_Supplied information_
⟨
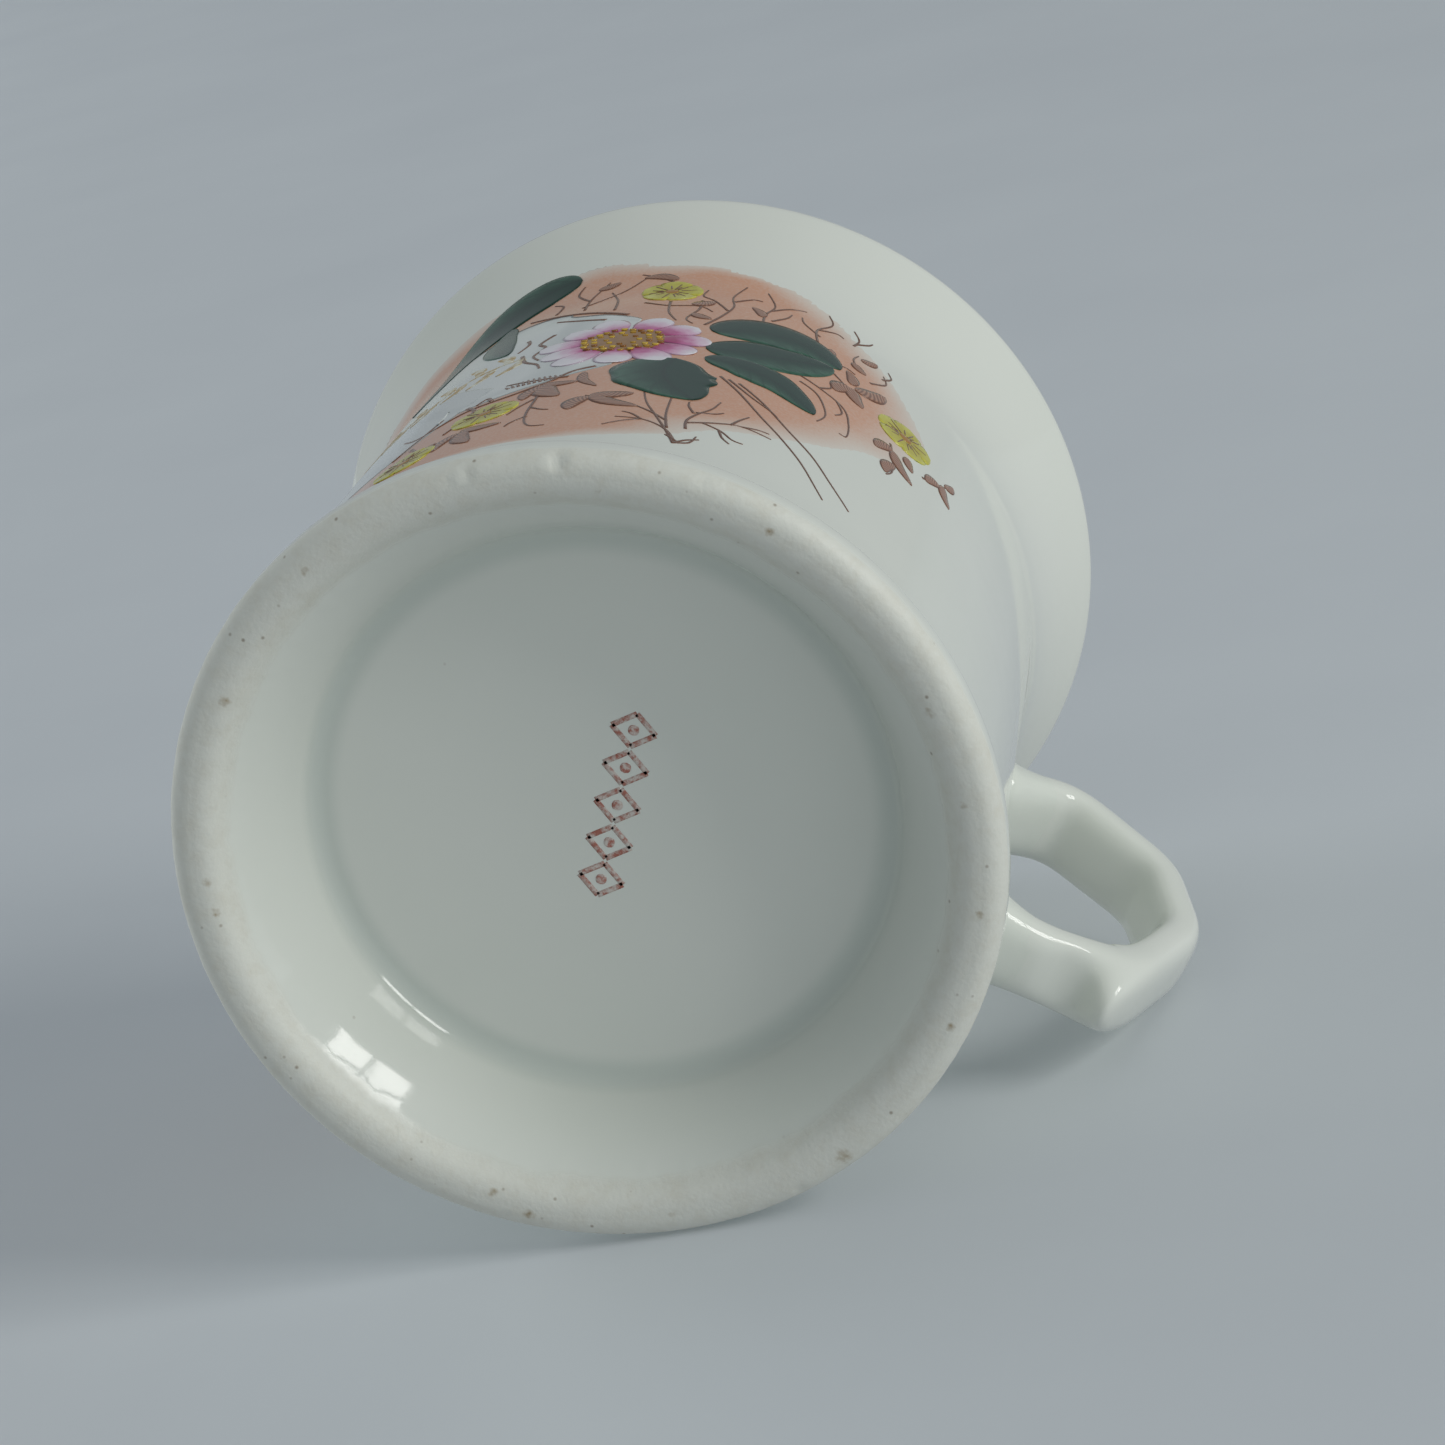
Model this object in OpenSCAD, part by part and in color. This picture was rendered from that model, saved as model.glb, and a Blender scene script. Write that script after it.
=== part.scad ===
// Porcelain shaving mug: a jiggered cup on a hollow spreading foot, a cast loop
// handle luted on with slip, and enamel, print and gold fired on over the glaze.
// Origin: centre of the ring the foot stands on. +Z up, handle towards +X.

/* [Cup] */
// Height from the table to the top of the lip
cup_h = 94.6; // [90:0.2:100]
// Outside radius of the wall just above the foot
wall_low_r = 42.4; // [41.5:0.1:43]
// Outside radius of the wall where the flare begins
wall_high_r = 40.4; // [39:0.1:41.5]
// Height where the flare begins
flare_z = 70; // [66:1:74]
// Radius of the curve that turns the wall outwards
flare_r = 44; // [36:1:60]
// Thickness of the wall
wall_t = 3.2; // [2.6:0.1:3.8]
// Thickness of the floor
floor_t = 4.5; // [3:0.1:6]
// Radius of the curve between the inside wall and the floor
inside_round = 9; // [6:0.5:12]

/* [Foot] */
// Radius of the foot at its widest
foot_r = 44; // [43.5:0.1:45]
// Rounding from the standing ring up to the widest line
foot_round = 2.3; // [1.5:0.1:3]
// Inner radius of the flat ring that the mug stands on
stand_in_r = 39.4; // [37:0.1:40]
// Radius of the recessed floor under the foot
recess_r = 31.3; // [28:0.1:33]
// Depth of the recess under the foot
recess_d = 13.5; // [8:0.5:15]
// Rounding between the recess's slope and its floor
recess_round = 2.5; // [1:0.5:4]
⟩
_Your task_
Would you give the material above again, complete and exact?

_Task response_
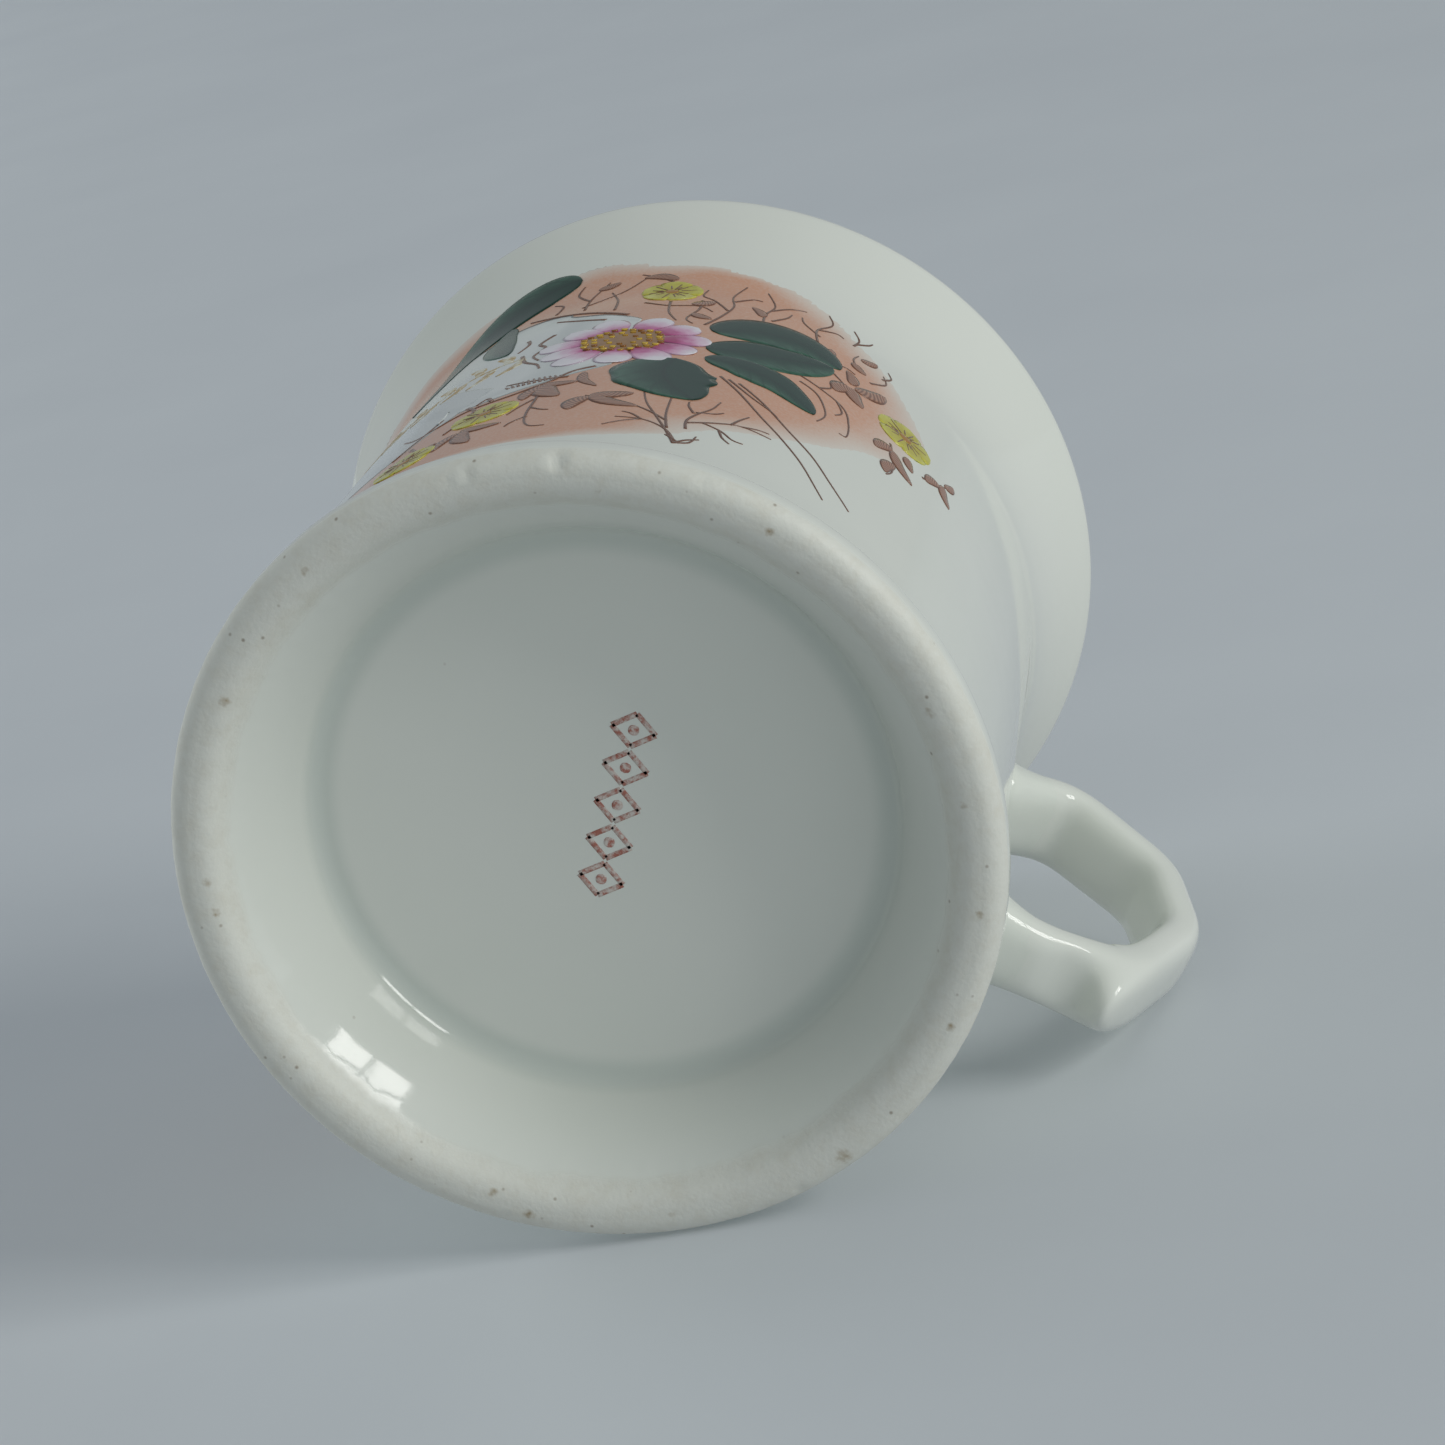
Model this object in OpenSCAD, part by part and in color. This picture was rendered from that model, saved as model.glb, and a Blender scene script. Write that script after it.
=== part.scad ===
// Porcelain shaving mug: a jiggered cup on a hollow spreading foot, a cast loop
// handle luted on with slip, and enamel, print and gold fired on over the glaze.
// Origin: centre of the ring the foot stands on. +Z up, handle towards +X.

/* [Cup] */
// Height from the table to the top of the lip
cup_h = 94.6; // [90:0.2:100]
// Outside radius of the wall just above the foot
wall_low_r = 42.4; // [41.5:0.1:43]
// Outside radius of the wall where the flare begins
wall_high_r = 40.4; // [39:0.1:41.5]
// Height where the flare begins
flare_z = 70; // [66:1:74]
// Radius of the curve that turns the wall outwards
flare_r = 44; // [36:1:60]
// Thickness of the wall
wall_t = 3.2; // [2.6:0.1:3.8]
// Thickness of the floor
floor_t = 4.5; // [3:0.1:6]
// Radius of the curve between the inside wall and the floor
inside_round = 9; // [6:0.5:12]

/* [Foot] */
// Radius of the foot at its widest
foot_r = 44; // [43.5:0.1:45]
// Rounding from the standing ring up to the widest line
foot_round = 2.3; // [1.5:0.1:3]
// Inner radius of the flat ring that the mug stands on
stand_in_r = 39.4; // [37:0.1:40]
// Radius of the recessed floor under the foot
recess_r = 31.3; // [28:0.1:33]
// Depth of the recess under the foot
recess_d = 13.5; // [8:0.5:15]
// Rounding between the recess's slope and its floor
recess_round = 2.5; // [1:0.5:4]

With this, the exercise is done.